In einem kleinen Kabuff mitten im Messerummel erzählt Finkelstein anfangs bereitwillig, warum er keine Probleme hat, zusammen mit dem CDU-Rechtsaußen Martin Hohmann gegen die Zwangsarbeiterentschädigung zu arbeiten. Ihm gehe es einzig um die Wahrheit, und die ist nach Lenin revolutionär an sich. Doch bald kippt das Gespräch. Ich interessiere mich nicht genug für das Leiden der Palästinenser, sondern nur für die Rezeption seiner Bücher in Deutschland, und will wissen, ob es sich nicht eindeutig um einen Übersetzungsfehler handelt, wenn in seinem Buch von Sharons geplanter »Vernichtung« der Palästinenser die Rede ist. Finkelstein beginnt, mit starrem Blick zu predigen. Auf Widersprüche in seinem Buch »Die Holocaust-Industrie« angesprochen - wobei er einen Detailfehler bei der Wiedergabe von Peter Novick zugeben muss -, fängt er an zu brüllen. Eine Verlagsmitarbeiterin erscheint in der Tür, und Finkelstein, der plötzlich wieder ruhig ist, bedeutet ihr, dass er weitermachen will. Er fühlt sich herausgefordert und will Belege für weitere Fehler im Buch.

Schließlich beschuldigt er mich, die von der Claims Conference in den Entschädigungsverhandlungen genannte Zahl von 700 000 überlebenden jüdischen ZwangsarbeiterInnen zu vertreten; diese Zahl sei zu hoch, was an die Leugnung des Holocaust grenze und allein der Profitgier des »jüdischen Establishments« geschuldet sei. Das lasse er sich als Sohn von Überlebenden des Holocaust nicht bieten. Linke in Deutschland seien die eigentlichen Nazis. Ich habe schon seit einiger Zeit nichts mehr gesagt, packe meine Sachen und verabschiede mich bestimmt, aber höflich. »No, thank you«, ist seine Antwort, und er untersagt, die Aufnahme des Gesprächs zu verwenden.
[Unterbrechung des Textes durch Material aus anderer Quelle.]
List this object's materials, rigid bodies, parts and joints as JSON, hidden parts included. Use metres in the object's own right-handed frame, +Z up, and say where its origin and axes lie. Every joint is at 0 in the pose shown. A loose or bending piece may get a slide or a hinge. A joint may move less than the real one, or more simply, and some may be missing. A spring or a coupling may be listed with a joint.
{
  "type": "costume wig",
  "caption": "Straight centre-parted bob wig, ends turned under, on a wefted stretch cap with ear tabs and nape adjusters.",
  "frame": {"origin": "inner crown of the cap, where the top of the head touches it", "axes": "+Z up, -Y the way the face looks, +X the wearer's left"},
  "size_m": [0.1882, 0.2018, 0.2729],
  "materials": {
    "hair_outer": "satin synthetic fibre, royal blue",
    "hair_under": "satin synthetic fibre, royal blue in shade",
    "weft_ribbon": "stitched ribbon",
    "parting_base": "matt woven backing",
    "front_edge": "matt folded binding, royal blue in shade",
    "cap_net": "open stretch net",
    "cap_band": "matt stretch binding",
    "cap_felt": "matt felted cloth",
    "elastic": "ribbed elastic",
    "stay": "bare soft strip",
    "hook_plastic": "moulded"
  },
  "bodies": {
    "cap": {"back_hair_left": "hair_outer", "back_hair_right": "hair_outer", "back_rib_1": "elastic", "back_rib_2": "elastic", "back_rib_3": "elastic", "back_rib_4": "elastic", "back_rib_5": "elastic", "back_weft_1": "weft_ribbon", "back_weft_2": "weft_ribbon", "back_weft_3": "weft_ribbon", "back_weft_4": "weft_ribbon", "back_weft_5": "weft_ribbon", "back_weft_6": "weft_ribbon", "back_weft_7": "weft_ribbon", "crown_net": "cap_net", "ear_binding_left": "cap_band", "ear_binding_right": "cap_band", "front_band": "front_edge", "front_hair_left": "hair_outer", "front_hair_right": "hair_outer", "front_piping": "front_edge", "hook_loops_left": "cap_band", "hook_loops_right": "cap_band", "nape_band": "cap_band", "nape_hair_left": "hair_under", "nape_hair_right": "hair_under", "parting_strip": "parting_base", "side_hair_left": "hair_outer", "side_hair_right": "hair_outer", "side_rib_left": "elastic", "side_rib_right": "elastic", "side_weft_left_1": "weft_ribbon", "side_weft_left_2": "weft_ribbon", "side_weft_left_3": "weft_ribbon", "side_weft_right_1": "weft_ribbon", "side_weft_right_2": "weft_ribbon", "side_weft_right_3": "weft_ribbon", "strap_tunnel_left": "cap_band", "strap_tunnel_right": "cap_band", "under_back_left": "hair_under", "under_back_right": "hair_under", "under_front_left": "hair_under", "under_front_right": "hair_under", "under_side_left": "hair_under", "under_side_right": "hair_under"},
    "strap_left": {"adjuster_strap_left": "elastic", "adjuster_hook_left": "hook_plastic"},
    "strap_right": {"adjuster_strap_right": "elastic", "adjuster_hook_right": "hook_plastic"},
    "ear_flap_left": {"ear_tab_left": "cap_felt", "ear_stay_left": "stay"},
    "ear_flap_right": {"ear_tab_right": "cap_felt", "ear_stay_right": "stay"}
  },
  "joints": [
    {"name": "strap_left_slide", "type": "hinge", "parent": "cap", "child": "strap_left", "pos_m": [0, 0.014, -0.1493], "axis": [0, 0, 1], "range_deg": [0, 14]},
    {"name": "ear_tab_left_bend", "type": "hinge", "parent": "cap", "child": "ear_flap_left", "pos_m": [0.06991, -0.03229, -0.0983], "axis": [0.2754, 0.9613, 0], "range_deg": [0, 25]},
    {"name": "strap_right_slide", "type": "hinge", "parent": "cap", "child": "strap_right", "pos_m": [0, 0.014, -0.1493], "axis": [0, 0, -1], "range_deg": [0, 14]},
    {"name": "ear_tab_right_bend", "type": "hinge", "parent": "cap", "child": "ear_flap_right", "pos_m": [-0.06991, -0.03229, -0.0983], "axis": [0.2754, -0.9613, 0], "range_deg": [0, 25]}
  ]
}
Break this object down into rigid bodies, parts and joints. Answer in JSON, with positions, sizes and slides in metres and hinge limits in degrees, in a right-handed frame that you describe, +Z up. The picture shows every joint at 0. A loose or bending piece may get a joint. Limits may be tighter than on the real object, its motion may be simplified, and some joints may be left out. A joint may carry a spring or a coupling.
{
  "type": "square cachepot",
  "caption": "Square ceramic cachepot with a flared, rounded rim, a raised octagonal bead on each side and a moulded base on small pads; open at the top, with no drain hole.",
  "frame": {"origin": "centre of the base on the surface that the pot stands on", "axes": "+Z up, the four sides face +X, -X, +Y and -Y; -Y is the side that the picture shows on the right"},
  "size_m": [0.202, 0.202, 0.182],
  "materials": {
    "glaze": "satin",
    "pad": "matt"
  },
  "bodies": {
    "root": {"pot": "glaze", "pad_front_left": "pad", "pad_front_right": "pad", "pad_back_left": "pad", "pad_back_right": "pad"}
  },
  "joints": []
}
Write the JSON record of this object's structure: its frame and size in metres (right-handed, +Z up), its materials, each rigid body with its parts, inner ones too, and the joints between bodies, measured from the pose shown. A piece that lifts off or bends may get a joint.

In der deutschen Debatte um die »Holocaust-Industrie« wurde Finkelstein von seinen wenigen Kritikern zuweilen als Psychopath abgetan. Einer kritischen Analyse seines Werks wird man damit ebenso wenig gerecht wie der Person des Autors. Finkelstein ist auch ein Produkt einer gesellschaftlichen Erfahrung, die das jüdisch-kommunistische New Yorker Milieu machen musste, dem sich seine Eltern anschlossen, nachdem sie der Vernichtung entronnen waren.

In der US-amerikanischen Gesellschaft formierte sich Ende der vierziger Jahre ein militanter Antikommunismus, der sich des antisemitisch aufgeladenen Bildes vom jüdischen Kommunisten bediente. Die Situation der amerikanischen Juden spitzte sich zu, und die jüdischen Organisationen in den USA waren nahezu panisch darauf bedacht, sich von allem auch nur potenziell Kommunistischen zu distanzieren und jegliche Forderungen, die als jüdische Separatinteressen erscheinen könnten, in der Öffentlichkeit zu unterlassen.

So versuchten die maßgeblichen Organisationen 1949, trotz großem eigenen Unmut, Proteste gegen eine von der amerikanischen Militärregierung ausgerichtete deutsche Industriemesse in New York zu verhindern, sie lobten sogar öffentlich den Wiederaufbau der BRD. Vor allem Kommunisten, darunter viele Juden, protestierten schließlich gegen die Messe. Keiner sprach öffentlich so viel vom Holocaust wie die beiden wegen Spionage für die Sowjetunion angeklagten und zum Tode verurteilten jüdischen Kommunisten Julius und Ethel Rosenberg, während jüdische Organisationen durch Anpassung an die antikommunistische Rhetorik die Lage der amerikanischen Juden zu stabilisieren suchten.

Finkelstein, der Moral mit Politik verwechselt, ist absolut blind für die erzwungene Anpassung amerikanisch-jüdischer Organisationen an die von der Mehrheitsgesellschaft definierten Prioritäten. Er trägt den einsamen Kampf der universalistisch-jüdischen Kommunisten weiter, ohne wahrhaben zu wollen, dass Auschwitz diesen Universalismus zerstört hat und dass auch die fünfziger Jahre vorbei sind.

Rasend macht ihn, dass der Zionismus und der Staat Israel sich auf die Singularität der Vernichtung der europäischen Juden berufen können und dass heute in den USA dem Gedenken an den Holocaust zentrale Bedeutung zukommt. Die Israelis sind aus seiner Sicht unter der Führung der US-Amerikaner zu Nazis geworden; die geläuterten Deutschen dagegen sollen nun eine neue antifaschistische Koalition anführen.

Die Repräsentanten der amerikanischen Juden dagegen gehören mindestens in den Knast, denn, so drückte Finkelstein es im Gespräch mit Tariq Ali aus, wenn die USA Israel einst der Vernichtung preisgeben sollten, werden nicht sie, sondern er und sein Lehrer Noam Chomsky für Israel eintreten. Alle anderen sind schließlich Konformisten.